> [DATA EXTRACT]

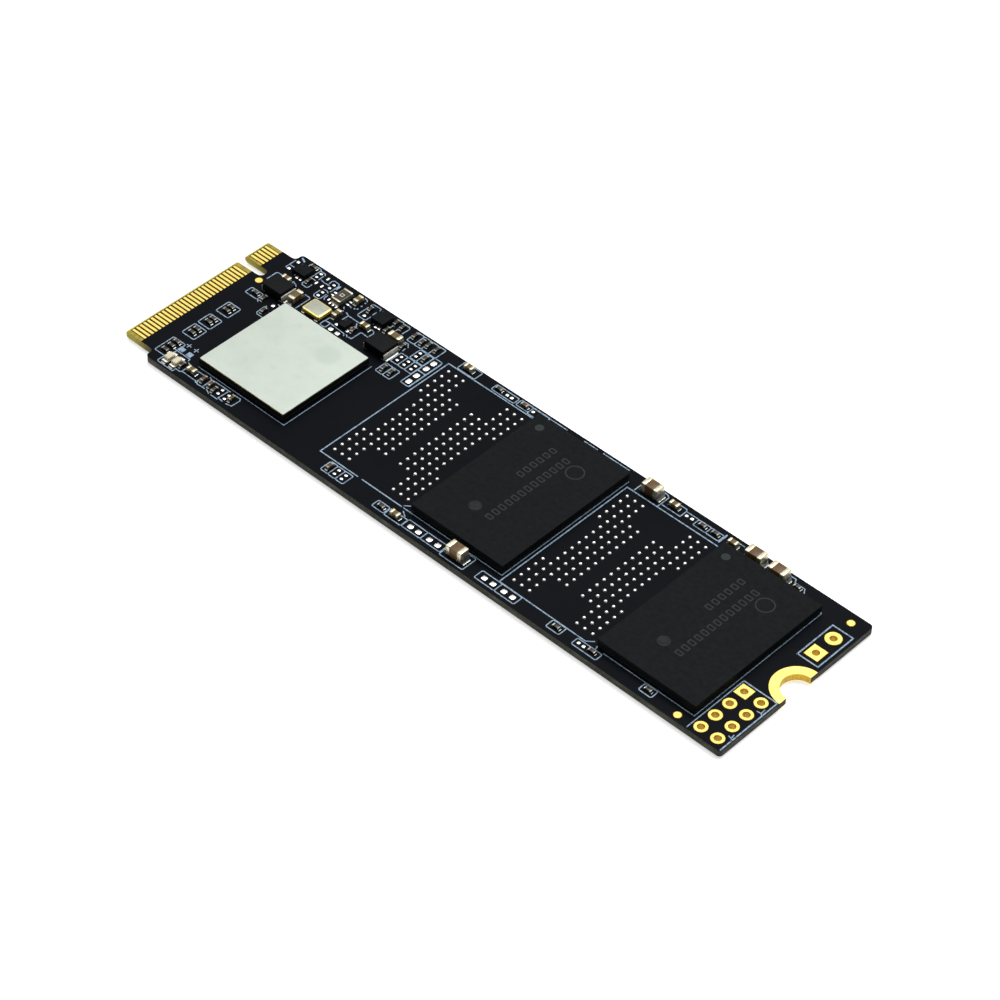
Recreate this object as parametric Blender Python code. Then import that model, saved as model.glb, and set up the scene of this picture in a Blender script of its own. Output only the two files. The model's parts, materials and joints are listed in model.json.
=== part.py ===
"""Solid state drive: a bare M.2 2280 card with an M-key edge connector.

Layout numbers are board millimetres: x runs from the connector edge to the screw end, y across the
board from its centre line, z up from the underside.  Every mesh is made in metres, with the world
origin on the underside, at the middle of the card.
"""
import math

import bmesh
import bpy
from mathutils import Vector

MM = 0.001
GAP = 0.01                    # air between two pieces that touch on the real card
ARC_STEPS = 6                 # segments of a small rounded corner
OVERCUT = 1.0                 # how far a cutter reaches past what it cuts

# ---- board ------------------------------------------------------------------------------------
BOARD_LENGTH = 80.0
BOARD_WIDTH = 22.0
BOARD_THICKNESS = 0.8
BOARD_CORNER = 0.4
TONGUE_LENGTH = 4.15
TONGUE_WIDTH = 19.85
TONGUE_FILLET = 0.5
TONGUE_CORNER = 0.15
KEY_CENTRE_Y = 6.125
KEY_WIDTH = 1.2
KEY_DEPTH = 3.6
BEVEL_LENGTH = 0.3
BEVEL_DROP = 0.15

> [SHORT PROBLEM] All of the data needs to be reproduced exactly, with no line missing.

> [RESULT OF THIS TASK]
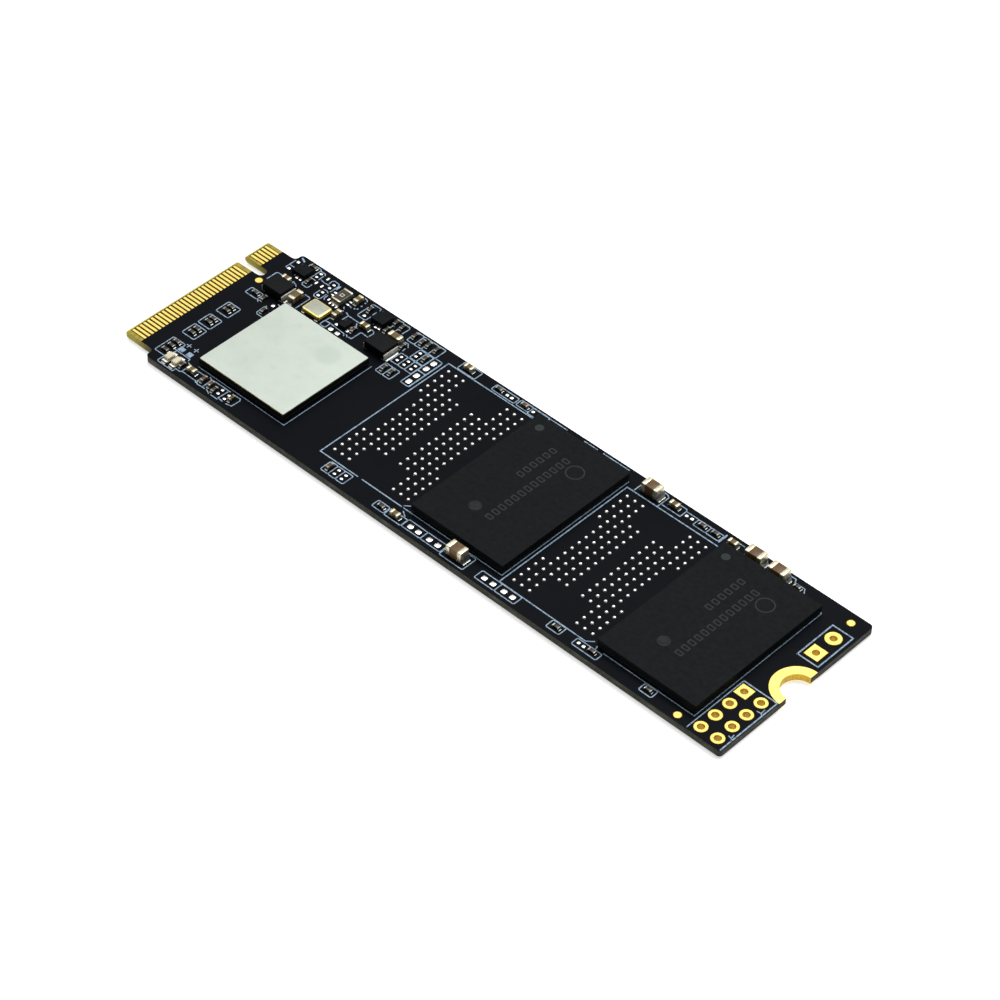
Recreate this object as parametric Blender Python code. Then import that model, saved as model.glb, and set up the scene of this picture in a Blender script of its own. Output only the two files. The model's parts, materials and joints are listed in model.json.
=== part.py ===
"""Solid state drive: a bare M.2 2280 card with an M-key edge connector.

Layout numbers are board millimetres: x runs from the connector edge to the screw end, y across the
board from its centre line, z up from the underside.  Every mesh is made in metres, with the world
origin on the underside, at the middle of the card.
"""
import math

import bmesh
import bpy
from mathutils import Vector

MM = 0.001
GAP = 0.01                    # air between two pieces that touch on the real card
ARC_STEPS = 6                 # segments of a small rounded corner
OVERCUT = 1.0                 # how far a cutter reaches past what it cuts

# ---- board ------------------------------------------------------------------------------------
BOARD_LENGTH = 80.0
BOARD_WIDTH = 22.0
BOARD_THICKNESS = 0.8
BOARD_CORNER = 0.4
TONGUE_LENGTH = 4.15
TONGUE_WIDTH = 19.85
TONGUE_FILLET = 0.5
TONGUE_CORNER = 0.15
KEY_CENTRE_Y = 6.125
KEY_WIDTH = 1.2
KEY_DEPTH = 3.6
BEVEL_LENGTH = 0.3
BEVEL_DROP = 0.15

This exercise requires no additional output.